1) The Direct Answer (Advisor Verdict)

Yes — DAMAC Lagoons can be a good investment, but only for the right investor profile and the right unit selection.
If you buy DAMAC Lagoons as if it’s a quick flip, or you buy “any available unit” without thinking through resale liquidity, holding costs, and what tenants actually want, it can become an average (or even frustrating) investment.

Here’s the cleanest way to think about it:

DAMAC Lagoons is usually a good investment if:

  • You are comfortable with a medium-to-long holding period (typically 3–7+ years)
  • You are investing in a lifestyle-led, family-focused villa/townhouse community
  • You are choosing a unit with at least one defensible advantage (layout, location within cluster, view/open space, corner, plot, proximity to amenities)
  • You have a realistic Plan A + Plan B (rent long-term if resale timing isn’t ideal)
  • You’re not relying on marketing projections as “guaranteed ROI”

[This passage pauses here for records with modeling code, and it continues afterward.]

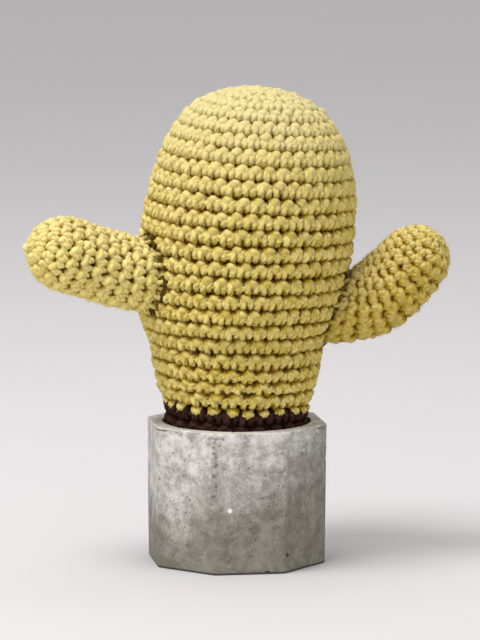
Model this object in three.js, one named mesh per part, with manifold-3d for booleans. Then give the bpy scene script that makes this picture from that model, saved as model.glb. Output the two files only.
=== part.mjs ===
// A cactus crocheted in thick yarn, with two sewn-on arms, standing in an octagonal concrete pot.
// Millimetres, +Z up. The origin is the centre of the pot's underside, and -Y is the front.
import * as THREE from 'three';
import { mergeVertices } from 'three/addons/utils/BufferGeometryUtils.js';
import Module from 'manifold-3d';

const wasm = await Module();
wasm.setup();

// Fits between pieces
const GAP = 0.3;                   // between two pieces that touch
const SEAM_GAP = 0.35;             // between an arm's sewn edge and the tops of the body's stitches

// Crocheted fabric
const ROUND_HEIGHT = 7.4;          // one round of single crochet
const FABRIC = 5.4;                // thickness over the stitches
const COLUMN_LEAN = 0.2;           // stitches that a column drifts sideways in one round
const LOOP_DEPTH = 1;              // of the top loops below the tops of the stitches
const HOLE_DEPTH = 3.2;            // of the holes that the hook went through
const SLOT_DEPTH = 1.5;            // of the gap between neighbouring stitches
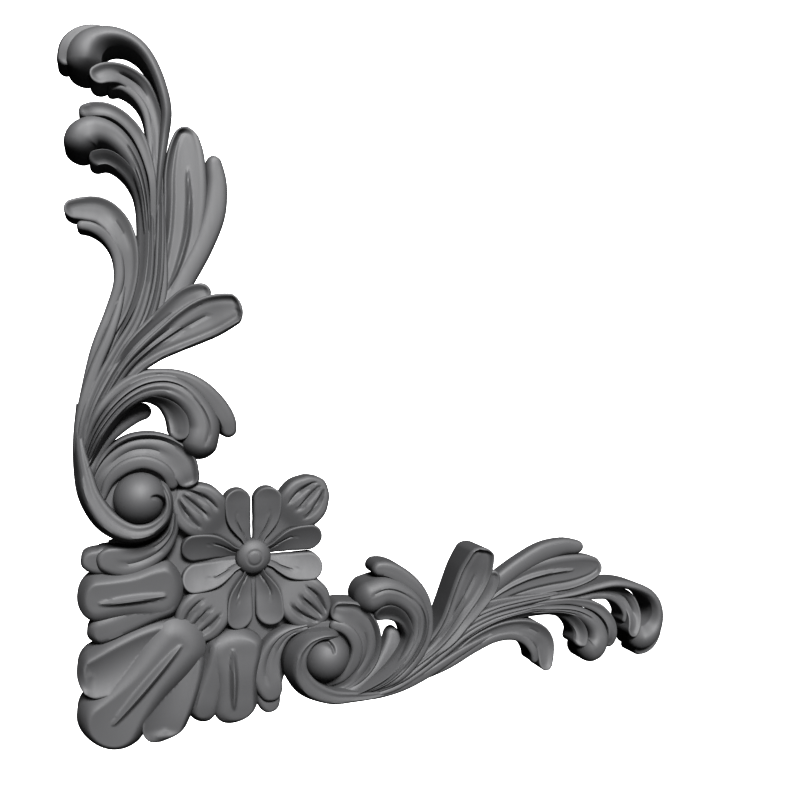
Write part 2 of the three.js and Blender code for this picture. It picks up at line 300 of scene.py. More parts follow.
STEM_LEAVES = (
    Leaf(
        "stem left band",
        ((-69.5, 44, 1.2, 9), (-70.2, 53, 1.8, 11.3), (-68.2, 68, 2.2, 12), (-63.3, 84, 2.2, 11.5),
         (-57.4, 98, 1.9, 11), (-53.5, 110, 1.5, 9.8), (-51, 122, 1.0, 8)),
        roll=(1.4, 1), fall=(1.4, 0.8),
    ),
    Leaf(
        "stem middle band",
        ((-70, 45, 1.2, 10.5), (-67.5, 62, 2.2, 12.5), (-62, 77, 2.4, 12), (-54.5, 91, 2.4, 11.5),
         (-47, 104, 2.2, 11.5), (-42.6, 118, 2, 11.2), (-40.8, 132, 1.7, 10.8), (-40.2, 147, 1.2, 9.5),
         (-40, 158, 0.8, 7.5)),
        roll=(1, 1), fall=(1, 1),
        grooves=(Groove(0.0, 1.0, (0.1, 0.1, 0.1), 0.5, 0.9),),
    ),
    Leaf(
        "stem right band",
        ((-69, 48, 1.0, 10.5), (-64, 66, 2, 13), (-57, 80, 2.4, 12.5), (-49, 93, 2.4, 11.5),
         (-42, 106, 2.2, 10.8), (-38.2, 120, 2, 10.5), (-36.8, 135, 1.9, 10), (-36.2, 150, 1.5, 9.2),
         (-35.8, 164, 0.9, 7.5)),
        roll=(1, 1), fall=(1, 1),
        grooves=(Groove(0.0, 1.0, (0.0, 0.0, 0.0), 0.5, 0.9),),
    ),
)

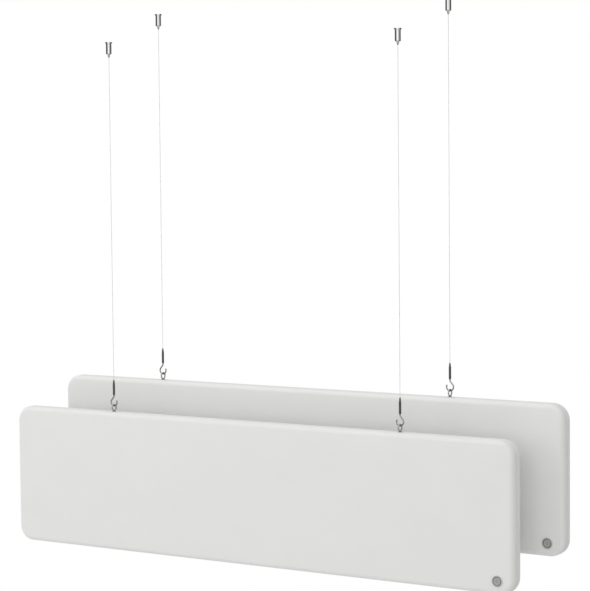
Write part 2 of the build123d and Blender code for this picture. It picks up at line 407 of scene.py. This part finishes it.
ropes = []
for unit in units:
    for side in sides:
        low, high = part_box(f"{unit}_{side}_wire")
        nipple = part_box(f"{unit}_{side}_gripper_plunger")[0].z
        middle = (low + high) / 2
        end = low.z + (high.z - low.z) * ropeSizes["endShare"]
        heights = (nipple, nipple - ropeSizes["leadLength"], end + ropeSizes["leadLength"], end)
        route = [(middle.x, middle.y, z) for z in heights]
        path = routePoints(route)
        rope = makeRope(f"{unit}{side.title()}Rope", path, ropeSizes)
        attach(rope, f"{unit}_{side}_wire")
        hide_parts(f"{unit}_{side}_wire")
        ropes.append(rope)
print("ropes made,", len(ropes[0].data.polygons), "faces each")


# Gripper springs, a coil of wire in each gripper

springSizes = {"wire": 0.0003, "turns": 3.5, "travel": 0.002}


def makeSpring(name, node, sizes):
    low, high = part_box(node)
    middle = (low + high) / 2
    meanRadius = (high.x - low.x) / 2 - sizes["wire"]
    bpy.ops.object.select_all(action="DESELECT")
    bpy.ops.mesh.primitive_circle_add(
        vertices=8, radius=sizes["wire"], location=(meanRadius, 0, 0), rotation=(math.pi / 2, 0, 0), fill_type="NOTHING"
    )
    spring = bpy.context.object
    spring.name = spring.data.name = name
    setPlace(spring)
    rise = high.z - low.z - 2 * sizes["wire"]
    applyModifier(
        spring, "SCREW", angle=2 * math.pi * sizes["turns"], screw_offset=rise, iterations=1,
        steps=round(24 * sizes["turns"]), render_steps=round(24 * sizes["turns"]), use_merge_vertices=False, use_smooth_shade=True,
    )
    openMesh(spring)
    bpy.ops.mesh.select_mode(type="EDGE")
    bpy.ops.mesh.select_non_manifold()
    bpy.ops.mesh.edge_face_add()
    bpy.ops.mesh.select_all(action="SELECT")
    bpy.ops.mesh.normals_make_consistent(inside=False)
    closeMesh()
    heights = [v.co.z for v in spring.data.vertices]
    spring.data.transform(Matrix.Translation((middle.x, middle.y, low.z - min(heights))))
    return spring


springs = []
for unit in units:
    for side in sides:
        node = f"{unit}_{side}_gripper_spring"
        spring = makeSpring(f"{unit}{side.title()}Spring", node, springSizes)
        low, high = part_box(node)
        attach(spring, "ceiling_fixings")
        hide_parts(node)
        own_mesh(spring)
        springs.append(spring)
print("springs made")


# Shared effects, each a node group made once

def newGroup(name, inputs, outputs):
    group = bpy.data.node_groups.new(name, "ShaderNodeTree")
    for socketName, kind, value in inputs:
        socket = group.interface.new_socket(name=socketName, in_out="INPUT", socket_type=kind)
        if value is not None:
            socket.default_value = value
    for socketName, kind in outputs:
        group.interface.new_socket(name=socketName, in_out="OUTPUT", socket_type=kind)
    return group, group.nodes.new("NodeGroupInput"), group.nodes.new("NodeGroupOutput")


def feed(tree, socket, value):
    # a value is a plain number or colour, or another node's socket
    if isinstance(value, bpy.types.NodeSocket):
        tree.links.new(value, socket)
    else:
        socket.default_value = value


def calc(tree, operation, *values):
    node = tree.nodes.new("ShaderNodeMath")
    node.operation = operation
    for socket, value in zip(node.inputs, values):
        feed(tree, socket, value)
    return node.outputs[0]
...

DAMAC Lagoons is usually not ideal if:

  • You need high rental yield immediately from day one
  • You need fast resale liquidity (sell quickly with minimal discount)
  • You’re buying purely because the community is trending
  • You haven’t modelled service charges, maintenance, vacancy, and financing costs properly

If you want a one-line summary:

DAMAC Lagoons is a lifestyle-driven capital-growth play first, and a pure yield play second.


2) What “Good Investment” Actually Means in Dubai

Most people ask, “Is it a good investment?” but they’re mixing multiple goals into one sentence. In Dubai, “good investment” can mean any of these:

  1. High rental yield (cashflow-focused)
  2. Capital appreciation (growth-focused)
  3. Resale liquidity (exit-focused)
  4. Lifestyle + flexibility (end-user first, investor second)
  5. Risk-adjusted return (professional approach)

Here’s the problem: one property rarely dominates all categories.
A property can be excellent for capital growth but average for yield. Another can be strong for yield but have weak resale liquidity. A third can be an amazing lifestyle value but not ideal for short-term investors.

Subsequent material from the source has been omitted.